Yes, to be creative. With the Mictic product, for example, you can experience what it's like to play the cello without ever having held one in your hand. I find that a very interesting aspect: using technology to simplify certain things, but also to promote creativity. That's what it's all about. It doesn't replace people or musicians.
So, that's a relief for the musicians…
Well, an analogy can perhaps be found in photography. In the past, a lot more was needed to take a good photo - big cameras, chemicals, etc. Today, a mobile phone alone is sometimes enough. But which mobile phone photos really have artistic value? I think it will be similar with music. People will be empowered to make music more easily themselves - but will they come close to an Elvis Presley? I don't think so.

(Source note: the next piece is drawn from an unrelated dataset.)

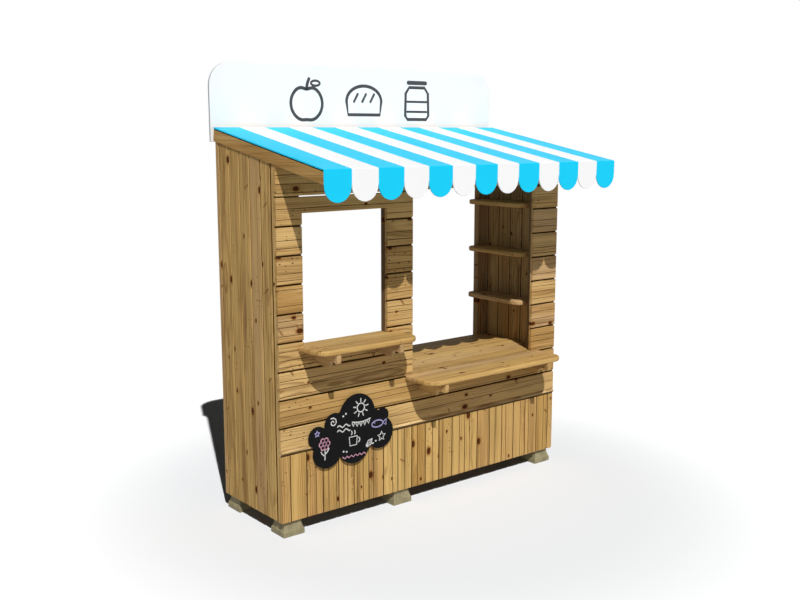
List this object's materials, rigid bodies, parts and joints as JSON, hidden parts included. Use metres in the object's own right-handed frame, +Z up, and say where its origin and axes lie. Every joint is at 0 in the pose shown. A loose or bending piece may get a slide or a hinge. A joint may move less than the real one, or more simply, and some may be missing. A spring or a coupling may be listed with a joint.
{
  "type": "wooden market stall",
  "caption": "Wooden play market stall, an open frame with a striped lean-to awning, a window with a small counter, a wide serving counter and wall shelves.",
  "frame": {"origin": "on the floor, at the middle of the stall's overall width and depth", "axes": "+Z up, -Y towards the customers' side with the awning and counters, +X to the right as seen from that side"},
  "size_m": [1.608, 0.842, 1.932],
  "materials": {
    "pine_boards": "oiled softwood boards with brown knots, matt",
    "pine_frame": "oiled planed softwood battens, matt",
    "pine_tops": "oiled planed softwood planks with rounded edges, satin",
    "foot_blocks": "moulded khaki blocks, matt",
    "awning": "sky blue and white stripes, satin sheet",
    "sign_panel": "white board, satin",
    "chalkboard": "matt black chalkboard paint with white chalk marks"
  },
  "bodies": {
    "root": {"left_wall": "pine_boards", "right_wall": "pine_boards", "front_left_pier": "pine_boards", "front_mid_pier": "pine_boards", "front_right_pier": "pine_boards", "front_over_window": "pine_boards", "front_under_window": "pine_boards", "front_lower_wall": "pine_boards", "front_header": "pine_boards", "base_panel": "pine_boards", "base_rail": "pine_boards", "corner_post_left": "pine_frame", "corner_post_right": "pine_frame", "window_post": "pine_frame", "mid_post": "pine_frame", "serving_post": "pine_frame", "back_stile_left": "pine_frame", "back_stile_right": "pine_frame", "back_top_rail": "pine_frame", "back_bottom_rail": "pine_frame", "counter_leg": "pine_frame", "rafter_left": "pine_frame", "rafter_right": "pine_frame", "sign_batten": "pine_frame", "left_counter": "pine_tops", "right_counter": "pine_tops", "left_counter_bracket_a": "pine_tops", "left_counter_bracket_b": "pine_tops", "right_counter_bracket_a": "pine_tops", "right_counter_bracket_b": "pine_tops", "shelf_low": "pine_tops", "shelf_mid": "pine_tops", "shelf_top": "pine_tops", "foot_front_left": "foot_blocks", "foot_front_mid": "foot_blocks", "foot_front_right": "foot_blocks", "foot_back_left": "foot_blocks", "foot_back_mid": "foot_blocks", "foot_back_right": "foot_blocks", "roof_sheet": "awning", "valance": "awning", "sign_board": "sign_panel", "cloud_board": "chalkboard"}
  },
  "joints": []
}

So the music world of the future will be simpler, more interactive and individually adapted - and what will our everyday musical life look like in concrete terms?
I'm curious about that too! (laughs)
Matthias Frey has been fascinated by the mix of technology and music since his earliest days. No wonder he switched from the violin to the electronic bass guitar at a young age in order to be able to tinker with effects. He studied electrical engineering at the ETH and earned a doctorate in analogue electronics and signal processing. Professionally, Frey works for an electronics company in the areas of signal processing, AI and hardware for AI and is personally intensively involved with current developments in music & technology.